- **DATA SECTION**
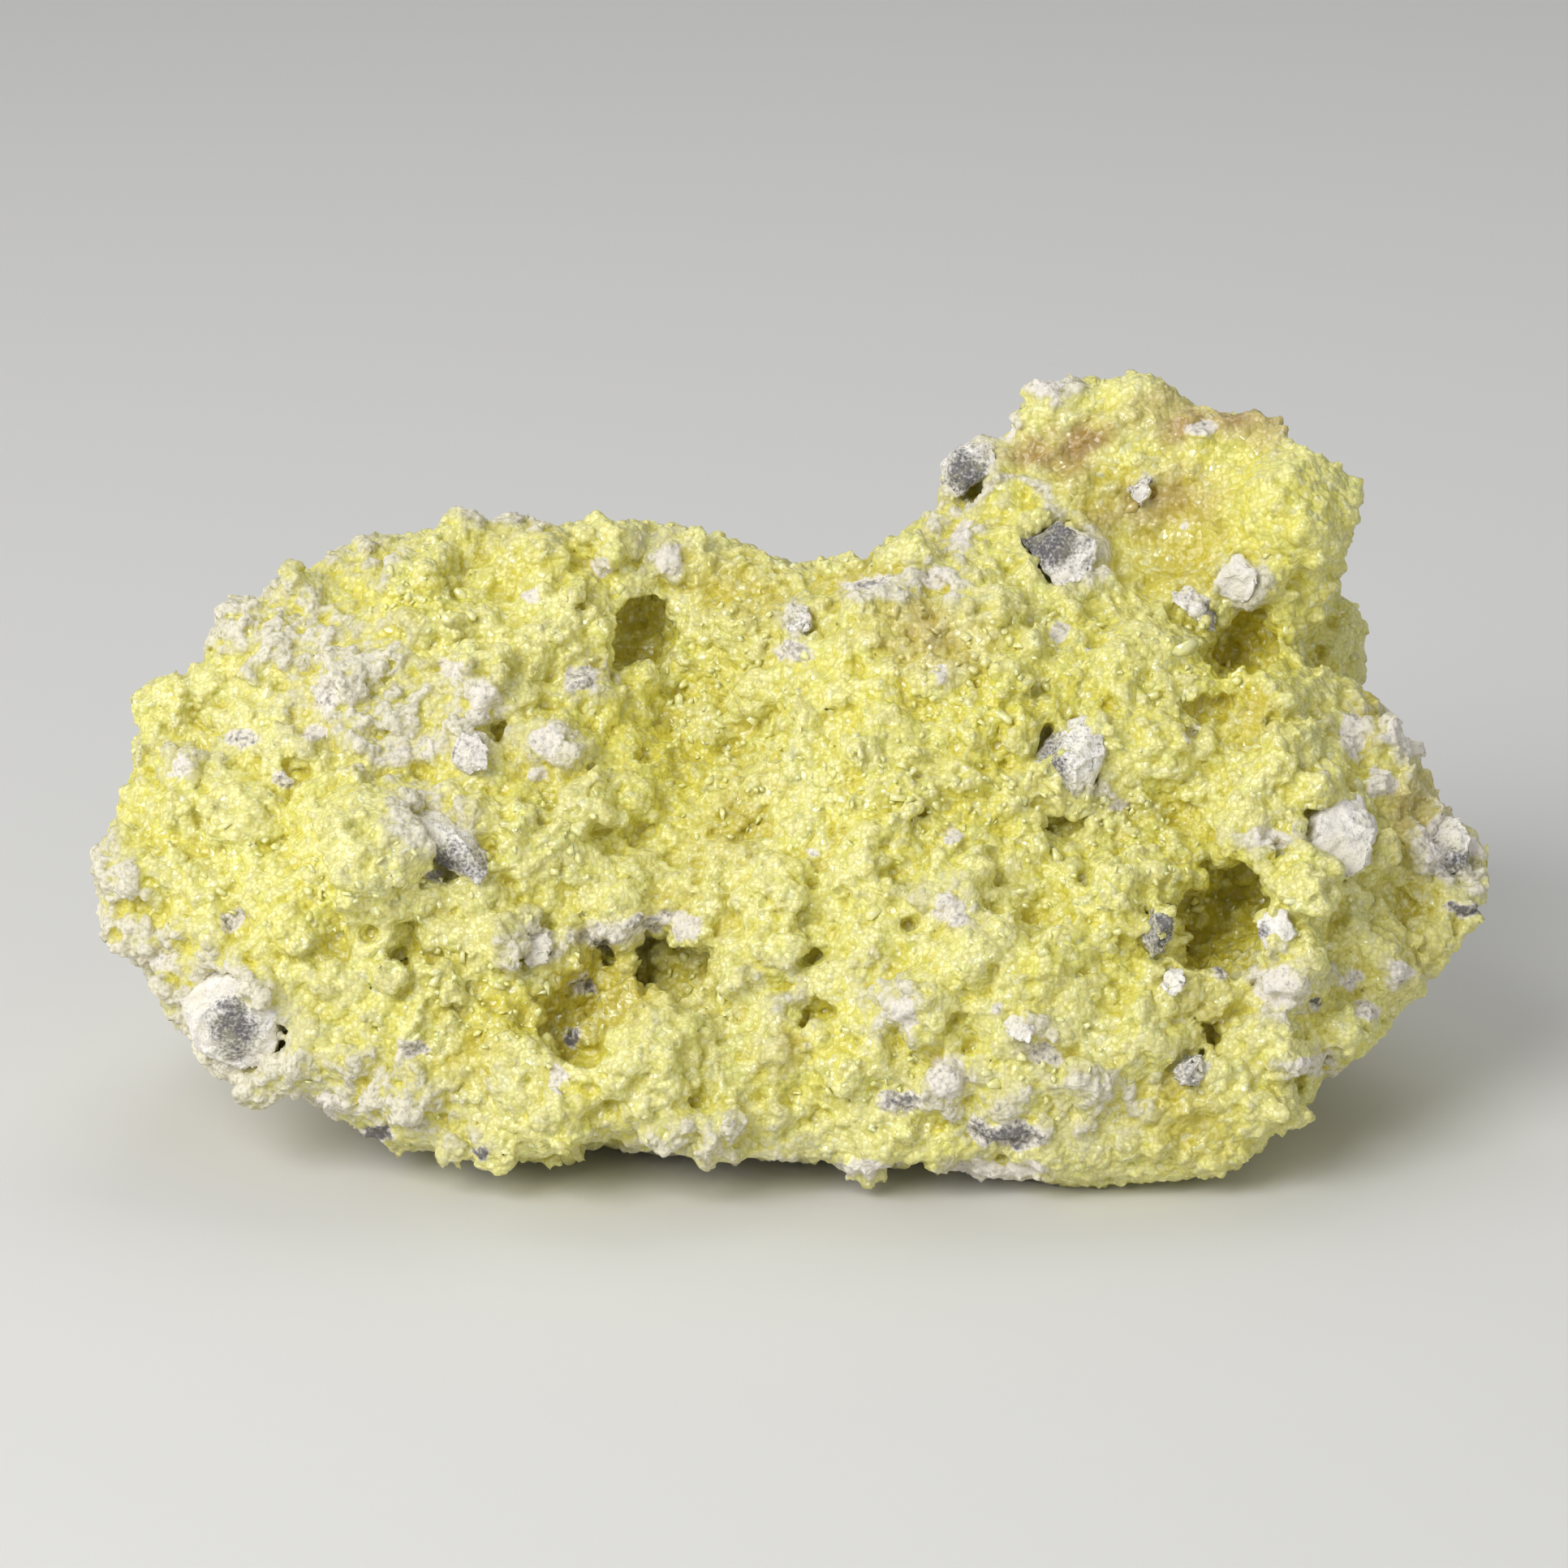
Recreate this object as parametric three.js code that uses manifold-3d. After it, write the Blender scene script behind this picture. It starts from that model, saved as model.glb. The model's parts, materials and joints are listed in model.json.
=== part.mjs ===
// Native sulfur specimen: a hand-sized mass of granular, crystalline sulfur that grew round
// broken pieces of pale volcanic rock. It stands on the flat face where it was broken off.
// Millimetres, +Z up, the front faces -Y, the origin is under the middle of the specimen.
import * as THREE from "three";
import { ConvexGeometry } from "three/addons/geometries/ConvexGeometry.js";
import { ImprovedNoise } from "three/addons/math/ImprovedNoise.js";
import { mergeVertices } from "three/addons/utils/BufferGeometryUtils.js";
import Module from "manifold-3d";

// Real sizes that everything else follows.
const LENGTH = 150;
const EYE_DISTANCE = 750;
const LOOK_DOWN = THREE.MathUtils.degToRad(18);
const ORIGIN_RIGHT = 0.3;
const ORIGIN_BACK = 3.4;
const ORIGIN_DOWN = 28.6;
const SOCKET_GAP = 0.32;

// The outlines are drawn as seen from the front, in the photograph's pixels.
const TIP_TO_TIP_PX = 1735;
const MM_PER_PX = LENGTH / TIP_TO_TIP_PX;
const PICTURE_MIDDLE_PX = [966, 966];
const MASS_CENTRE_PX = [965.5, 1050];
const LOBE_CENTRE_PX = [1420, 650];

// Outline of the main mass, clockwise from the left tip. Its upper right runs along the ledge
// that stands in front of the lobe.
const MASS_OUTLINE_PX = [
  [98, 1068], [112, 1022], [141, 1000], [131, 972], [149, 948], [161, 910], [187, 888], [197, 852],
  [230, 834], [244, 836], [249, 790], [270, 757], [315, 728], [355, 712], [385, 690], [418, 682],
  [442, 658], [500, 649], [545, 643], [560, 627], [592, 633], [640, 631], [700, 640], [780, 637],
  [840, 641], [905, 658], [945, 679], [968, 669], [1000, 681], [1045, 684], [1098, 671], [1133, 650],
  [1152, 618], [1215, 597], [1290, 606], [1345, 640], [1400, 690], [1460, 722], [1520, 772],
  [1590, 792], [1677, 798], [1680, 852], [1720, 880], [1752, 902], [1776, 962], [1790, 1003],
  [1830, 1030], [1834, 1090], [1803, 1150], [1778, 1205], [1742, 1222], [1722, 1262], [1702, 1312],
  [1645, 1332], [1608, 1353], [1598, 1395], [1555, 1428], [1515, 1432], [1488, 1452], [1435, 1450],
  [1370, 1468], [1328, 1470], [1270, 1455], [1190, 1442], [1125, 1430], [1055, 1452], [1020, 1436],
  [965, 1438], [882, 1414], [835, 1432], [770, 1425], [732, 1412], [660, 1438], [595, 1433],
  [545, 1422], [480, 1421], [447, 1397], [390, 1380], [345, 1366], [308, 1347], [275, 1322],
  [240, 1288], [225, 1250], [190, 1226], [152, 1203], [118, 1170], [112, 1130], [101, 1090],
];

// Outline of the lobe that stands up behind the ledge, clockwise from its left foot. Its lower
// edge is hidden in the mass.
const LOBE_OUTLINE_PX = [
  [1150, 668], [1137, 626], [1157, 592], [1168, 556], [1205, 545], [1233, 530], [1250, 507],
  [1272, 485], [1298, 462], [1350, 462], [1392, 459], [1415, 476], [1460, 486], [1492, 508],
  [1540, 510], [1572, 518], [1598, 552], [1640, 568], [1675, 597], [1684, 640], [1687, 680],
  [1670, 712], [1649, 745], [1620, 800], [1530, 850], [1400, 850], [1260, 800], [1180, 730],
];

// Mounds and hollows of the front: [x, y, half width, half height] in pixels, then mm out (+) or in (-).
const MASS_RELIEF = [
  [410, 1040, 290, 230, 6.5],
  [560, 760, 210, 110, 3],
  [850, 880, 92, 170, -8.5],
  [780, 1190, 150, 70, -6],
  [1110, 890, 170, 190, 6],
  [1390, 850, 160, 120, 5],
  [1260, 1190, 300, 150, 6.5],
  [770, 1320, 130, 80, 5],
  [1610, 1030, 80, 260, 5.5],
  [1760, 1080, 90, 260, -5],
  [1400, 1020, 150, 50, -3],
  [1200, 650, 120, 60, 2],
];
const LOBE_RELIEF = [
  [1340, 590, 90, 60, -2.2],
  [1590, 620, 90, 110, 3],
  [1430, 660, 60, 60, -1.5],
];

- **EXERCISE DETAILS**
Print all the data exactly.

- **SOLUTION TO THIS PROBLEM**
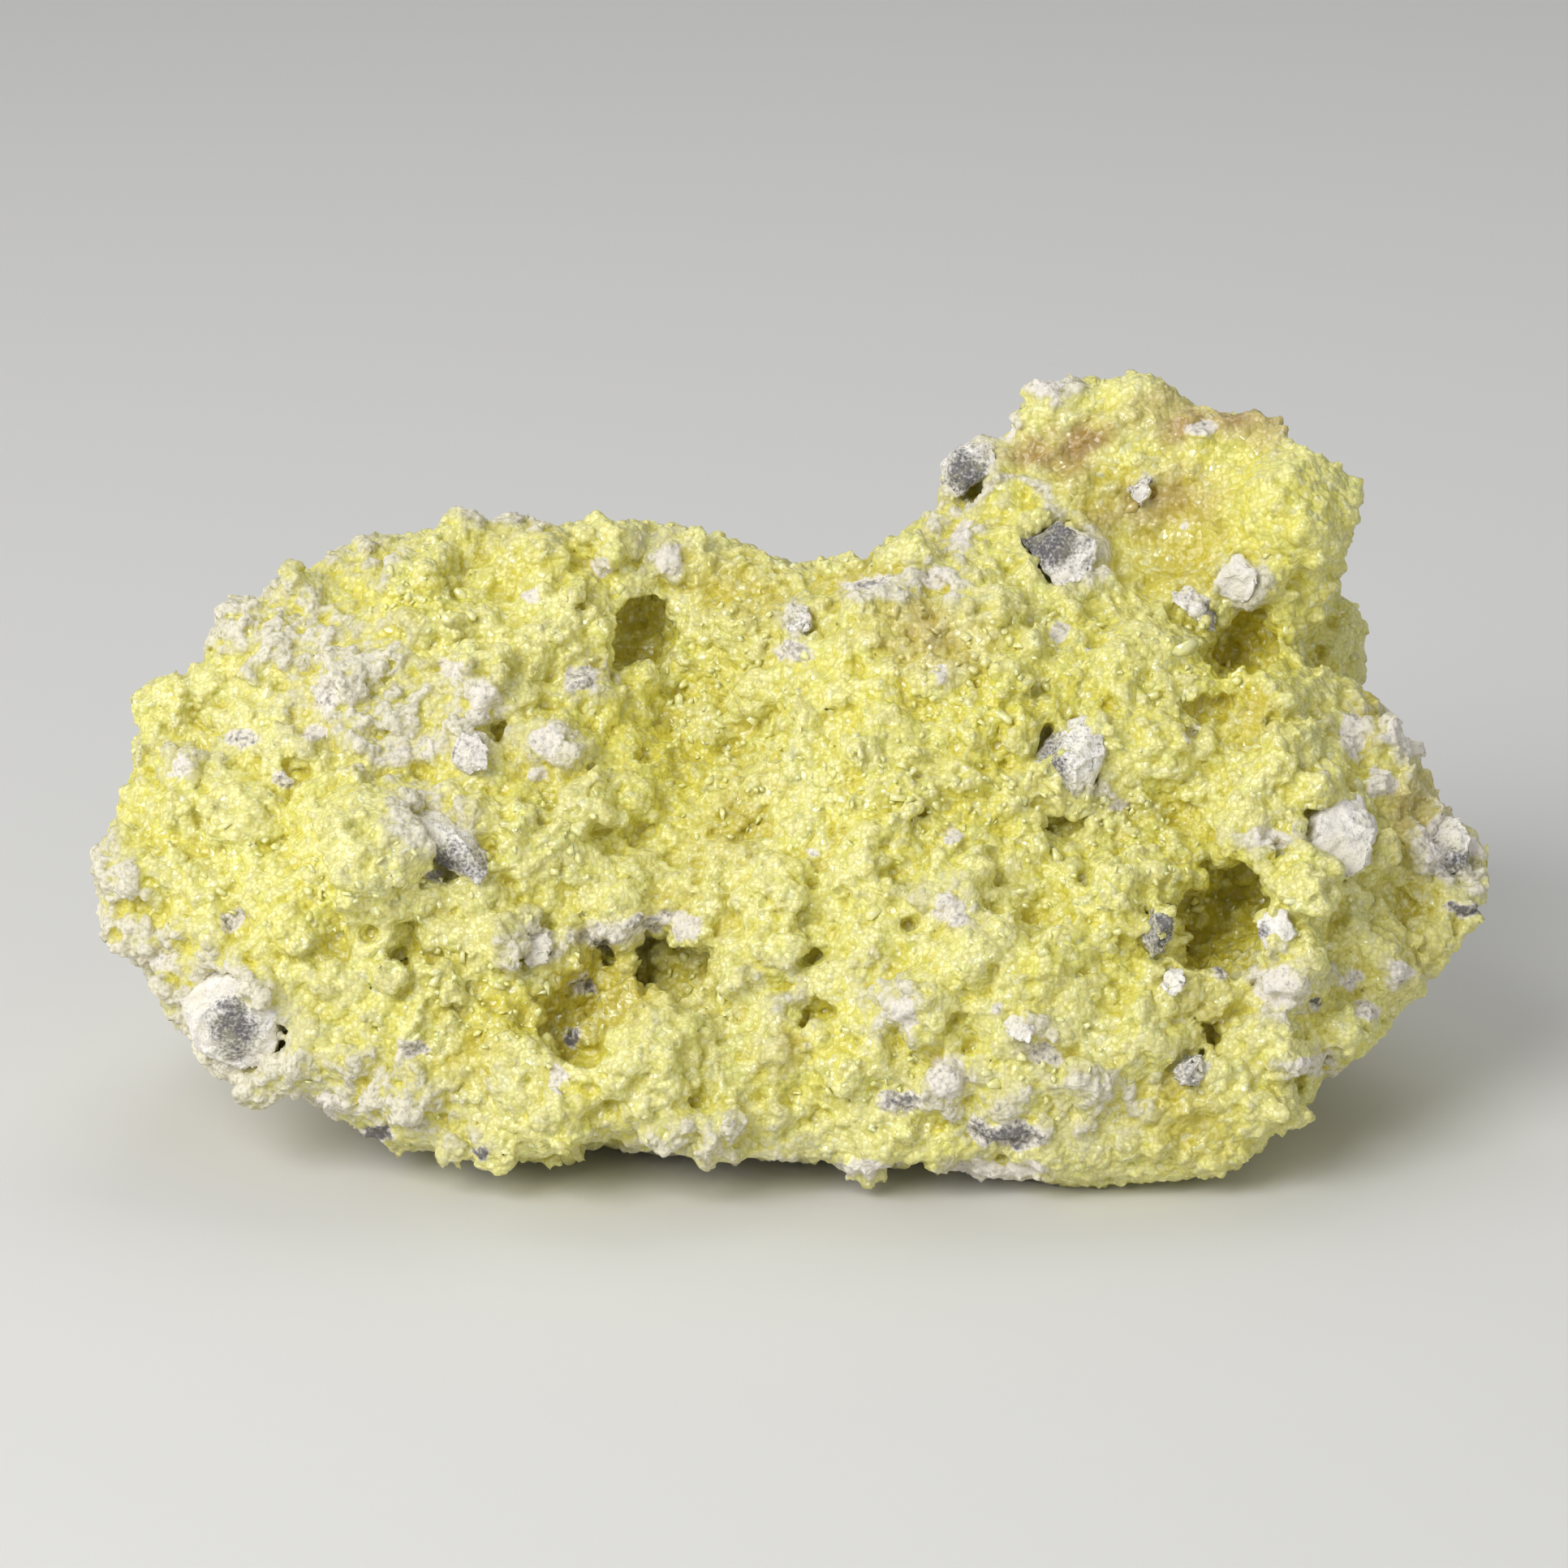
Recreate this object as parametric three.js code that uses manifold-3d. After it, write the Blender scene script behind this picture. It starts from that model, saved as model.glb. The model's parts, materials and joints are listed in model.json.
=== part.mjs ===
// Native sulfur specimen: a hand-sized mass of granular, crystalline sulfur that grew round
// broken pieces of pale volcanic rock. It stands on the flat face where it was broken off.
// Millimetres, +Z up, the front faces -Y, the origin is under the middle of the specimen.
import * as THREE from "three";
import { ConvexGeometry } from "three/addons/geometries/ConvexGeometry.js";
import { ImprovedNoise } from "three/addons/math/ImprovedNoise.js";
import { mergeVertices } from "three/addons/utils/BufferGeometryUtils.js";
import Module from "manifold-3d";

// Real sizes that everything else follows.
const LENGTH = 150;
const EYE_DISTANCE = 750;
const LOOK_DOWN = THREE.MathUtils.degToRad(18);
const ORIGIN_RIGHT = 0.3;
const ORIGIN_BACK = 3.4;
const ORIGIN_DOWN = 28.6;
const SOCKET_GAP = 0.32;

// The outlines are drawn as seen from the front, in the photograph's pixels.
const TIP_TO_TIP_PX = 1735;
const MM_PER_PX = LENGTH / TIP_TO_TIP_PX;
const PICTURE_MIDDLE_PX = [966, 966];
const MASS_CENTRE_PX = [965.5, 1050];
const LOBE_CENTRE_PX = [1420, 650];

// Outline of the main mass, clockwise from the left tip. Its upper right runs along the ledge
// that stands in front of the lobe.
const MASS_OUTLINE_PX = [
  [98, 1068], [112, 1022], [141, 1000], [131, 972], [149, 948], [161, 910], [187, 888], [197, 852],
  [230, 834], [244, 836], [249, 790], [270, 757], [315, 728], [355, 712], [385, 690], [418, 682],
  [442, 658], [500, 649], [545, 643], [560, 627], [592, 633], [640, 631], [700, 640], [780, 637],
  [840, 641], [905, 658], [945, 679], [968, 669], [1000, 681], [1045, 684], [1098, 671], [1133, 650],
  [1152, 618], [1215, 597], [1290, 606], [1345, 640], [1400, 690], [1460, 722], [1520, 772],
  [1590, 792], [1677, 798], [1680, 852], [1720, 880], [1752, 902], [1776, 962], [1790, 1003],
  [1830, 1030], [1834, 1090], [1803, 1150], [1778, 1205], [1742, 1222], [1722, 1262], [1702, 1312],
  [1645, 1332], [1608, 1353], [1598, 1395], [1555, 1428], [1515, 1432], [1488, 1452], [1435, 1450],
  [1370, 1468], [1328, 1470], [1270, 1455], [1190, 1442], [1125, 1430], [1055, 1452], [1020, 1436],
  [965, 1438], [882, 1414], [835, 1432], [770, 1425], [732, 1412], [660, 1438], [595, 1433],
  [545, 1422], [480, 1421], [447, 1397], [390, 1380], [345, 1366], [308, 1347], [275, 1322],
  [240, 1288], [225, 1250], [190, 1226], [152, 1203], [118, 1170], [112, 1130], [101, 1090],
];

// Outline of the lobe that stands up behind the ledge, clockwise from its left foot. Its lower
// edge is hidden in the mass.
const LOBE_OUTLINE_PX = [
  [1150, 668], [1137, 626], [1157, 592], [1168, 556], [1205, 545], [1233, 530], [1250, 507],
  [1272, 485], [1298, 462], [1350, 462], [1392, 459], [1415, 476], [1460, 486], [1492, 508],
  [1540, 510], [1572, 518], [1598, 552], [1640, 568], [1675, 597], [1684, 640], [1687, 680],
  [1670, 712], [1649, 745], [1620, 800], [1530, 850], [1400, 850], [1260, 800], [1180, 730],
];

// Mounds and hollows of the front: [x, y, half width, half height] in pixels, then mm out (+) or in (-).
const MASS_RELIEF = [
  [410, 1040, 290, 230, 6.5],
  [560, 760, 210, 110, 3],
  [850, 880, 92, 170, -8.5],
  [780, 1190, 150, 70, -6],
  [1110, 890, 170, 190, 6],
  [1390, 850, 160, 120, 5],
  [1260, 1190, 300, 150, 6.5],
  [770, 1320, 130, 80, 5],
  [1610, 1030, 80, 260, 5.5],
  [1760, 1080, 90, 260, -5],
  [1400, 1020, 150, 50, -3],
  [1200, 650, 120, 60, 2],
];
const LOBE_RELIEF = [
  [1340, 590, 90, 60, -2.2],
  [1590, 620, 90, 110, 3],
  [1430, 660, 60, 60, -1.5],
];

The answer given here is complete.